Class X-A is an interest-only (IO) certificate that references a single rated tranche or multiple rated tranches. The IO rating mirrors the lowest-rated applicable reference obligation tranche adjusted upward by one notch if senior in the waterfall.

All ratings are subject to surveillance, which could result in ratings being upgraded, downgraded, placed under review, confirmed, or discontinued by DBRS Morningstar.

DBRS Morningstar provides updated analysis and in-depth commentary in the DBRS Viewpoint platform for the following loans in the transaction:

-- Prospectus ID#2 – Poughkeepsie Galleria (15.8% of the pool)
-- Prospectus ID#9 – Marriott Buffalo Niagara (5.5% of the pool)
-- Prospectus ID#18 – Beta Center (3.3% of the pool)

For complimentary access to this content, please register for the DBRS Viewpoint platform at www.viewpoint.dbrsmorningstar.com The platform includes issuer and servicer data for most outstanding CMBS transactions (including non-DBRS Morningstar rated), as well as loan-level and transaction-level commentary for most DBRS Morningstar-rated and -monitored transactions.

Notes:
All figures are in U.S. dollars unless otherwise noted.

The principal methodology is North American CMBS Surveillance Methodology (March 26, 2021), which can be found on dbrsmorningstar.com under Methodologies & Criteria. For a list of the structured-finance-related methodologies that may be used during the rating process, please see the DBRS Morningstar Global Structured Finance Related Methodologies document, which can be found on dbrsmorningstar.com in the Commentary tab under Regulatory Affairs. Please note that not every related methodology listed under a principal structured finance asset class methodology may be used to rate or monitor an individual structured finance or debt obligation.

For more information regarding rating methodologies and Coronavirus Disease (COVID-19), please see the following DBRS Morningstar press release: https://www.dbrsmorningstar.com/research/357883.

For more information regarding structured finance rating methodologies and Coronavirus Disease (COVID-19), please see the following DBRS Morningstar press release: https://www.dbrsmorningstar.com/research/358308.

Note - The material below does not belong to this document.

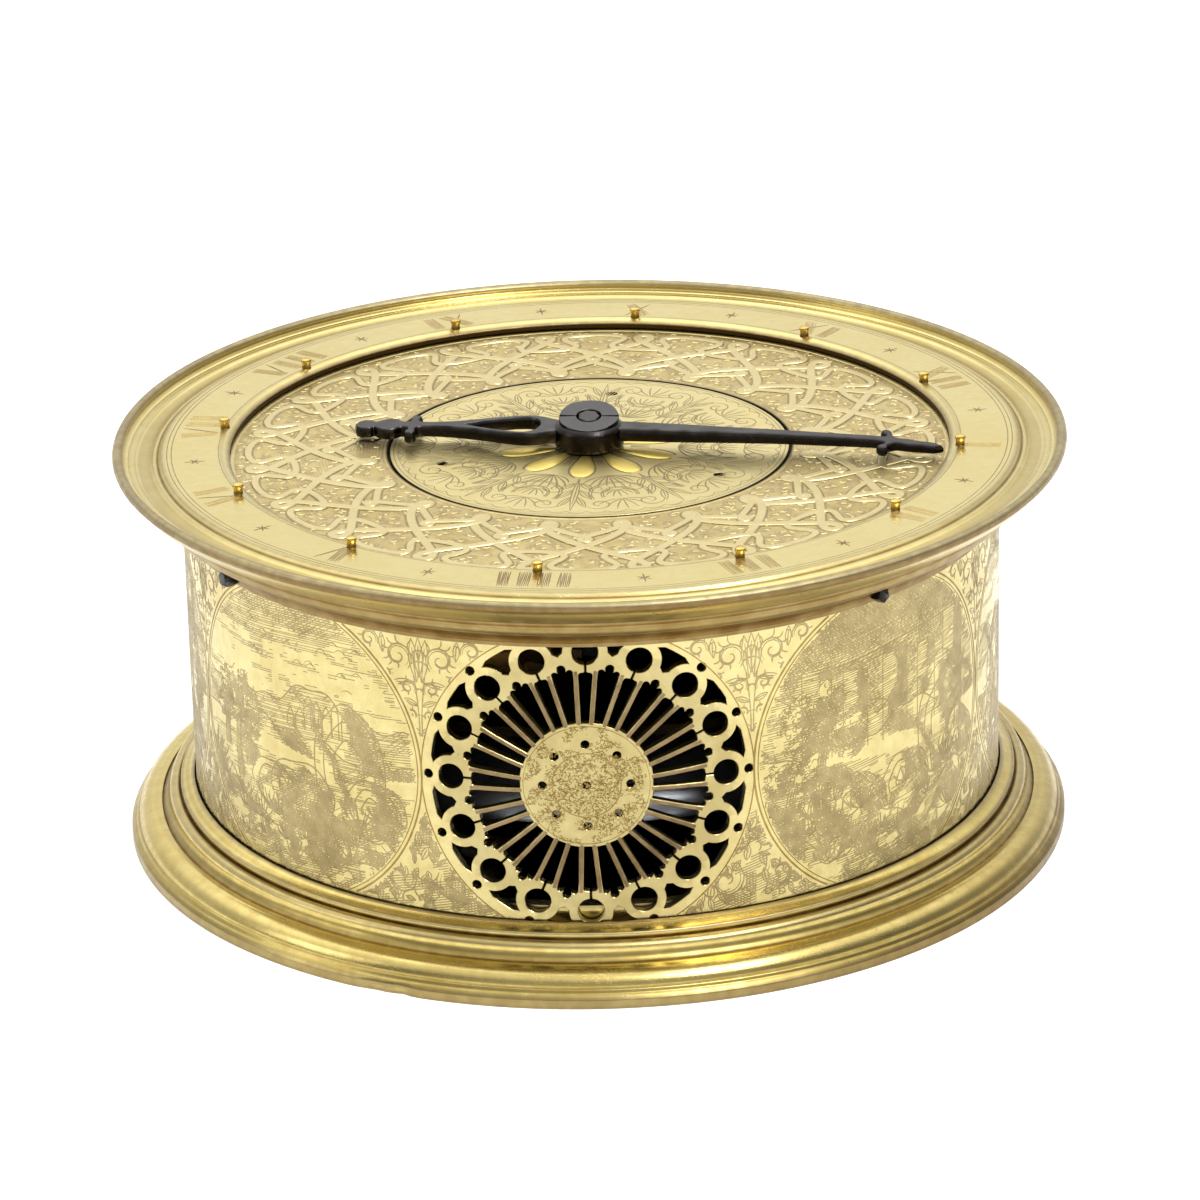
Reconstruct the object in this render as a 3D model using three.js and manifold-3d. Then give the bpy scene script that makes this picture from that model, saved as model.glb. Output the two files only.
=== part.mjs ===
// A round table clock of gilt brass. It lies flat with its dial upwards and has one hand.
// Lengths are millimetres, angles are degrees, and +Z is up.
// The origin is the middle of the base's underside. The front rosette faces -Y.

import Module from 'manifold-3d';
import * as THREE from 'three';
import { mergeVertices } from 'three/addons/utils/BufferGeometryUtils.js';

// Fits
const clearance = 0.3; // between two pieces that touch
const overrun = 1.5; // how far a cut runs past the face that it opens
const flatness = 0.05; // how far a cut wall may be smoothed

// Round parts are drawn with these numbers of sides
const caseSides = 36;
const drumSides = 48;
const plateSides = 24;
const barrelSides = 12;
const arborSides = 6;
const pinSides = 8;

// Base
const baseFlare = 10.7; // how far the foot stands out from the drum
const baseHeight = 9.6; // from the floor to the moulding's top edge, against the drum
const grooveFloor = 4; // height of the floor of the groove that takes the drum
const coverRecess = 2.5; // depth of the recess that takes the cover
const ledgeThickness = 2;
const ledgeReach = 3.8; // how far the ledge reaches inwards from the spigot
const spigotHeight = 11.3; // height of the spigot's top, inside the drum
const spigotWall = 2;

// Cover in the base
const coverThickness = 1.5;
const coverLap = 5.3; // how far the cover reaches under the ledge
const windingHoleRadius = 4.5;
const windingHoleSides = 10;

// Drum
const drumRadius = 64.5;
const drumWall = 1.4;
const drumHeight = 55.7;

// Rosette, drawn on the developed wall
const rosetteDrop = 0.2; // of its middle, below the middle of the wall that shows
const ringCount = 16;
const ringCircleInset = 0.9; // from the mouldings' edges to the circle through the rings
const ringHoleRadius = 2.2;
const ringHoleSides = 8;
const ringRadius = 3.4;
const rosetteDiscRadius = 10.5;
const spokeWidth = 0.65;
const spokeSpread = 1.2; // from a ring's middle line to its spokes, beside the ring
const spokeSpreadAtDisc = 0.85;
const webWidth = 1.5; // metal between a ring's hole and the slot under it, which a kerf cuts
const kerfWidth = 0.4;
const lobeReach = 1.4; // how far a wide slot's end reaches between the rings
const openingDip = 0.8; // of a border opening's inner corner, from the rings' circle
const openingAngles = [68, 30]; // of its sides' points, round a ring
const drilledRadius = 0.7;
const drilledCircleRadius = 6.9;
const drilledCount = 8;
const drilledSides = 4;

// Rim with the hours
const rimOverhang = 10.5; // how far the rim stands out from the drum
const rimBeadRadius = 0.8;
const rimBeadRise = 0.4; // the bead's middle above the chapter flat
const rimBeadAngles = [160, 90, 30, -40];
const chapterWidth = 9.3; // of the chapter flat
const lipThickness = 1.4;
const lipBevel = 0.6;
const lipBevelWidth = 1.4;
const rimTopRelief = 1.2; // depth of the moulding outside the chapter flat
const skirtDepth = 8; // from the lip's underside to the skirt's lower edge
const skirtWall = 0.5;

// Dial
const rimLedge = 7.9; // how far the rim reaches inwards from the drum's outside
const dialThickness = 1.6;
const alarmDiscRadius = 31.6;
const alarmDiscThickness = 0.7;
const alarmLedge = 3.5; // width of the ledge that carries the alarm disc
const alarmPipeRadius = 3.4;
const alarmPipeDepth = 2.2;
const settingHoleRadius = 0.8;
const settingInset = 6.8; // from the alarm disc's edge to its holes
const settingHoleCount = 3;
const settingHoleAzimuth = 82.5;

// Touch pins, and the pins that hold the rim on the drum
const hours = 12;
const touchPinRadius = 0.8;
const touchPinHeight = 2;
const touchPinSides = 6;
const touchInset = 1.8; // from the rim's opening to the middles of the touch pins
const firstHourAzimuth = -6.6;
const retainingPinRadius = 0.9;
const retainingPinLength = 4.8;
const retainingPinRise = 1.35; // above the skirt's lower edge
const retainingPinProud = 1.2;
const retainingPinAzimuths = [-144.7, -48.1, 35.3, 131.9];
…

For more information regarding the structured finance rating approach and Coronavirus Disease (COVID-19), please see the following DBRS Morningstar press release: https://www.dbrsmorningstar.com/research/359905.

The related regulatory disclosures pursuant to the National Instrument 25-101 Designated Rating Organizations are hereby incorporated by reference and can be found by clicking on the link under Related Documents or by contacting us at info@dbrsmorningstar.com.

The rated entity or its related entities did participate in the rating process for this rating action. DBRS Morningstar had access to the accounts and other relevant internal documents of the rated entity or its related entities in connection with this rating action.

Please see the related appendix for additional information regarding the sensitivity of assumptions used in the rating process. Please note a sensitivity analysis is not performed for CMBS bonds rated CCC or lower. The DBRS Morningstar long-term rating scale definition indicates that ratings of CCC or lower are assigned when the bond is highly likely to default or default is imminent, thereby prevailing over a sensitivity analysis.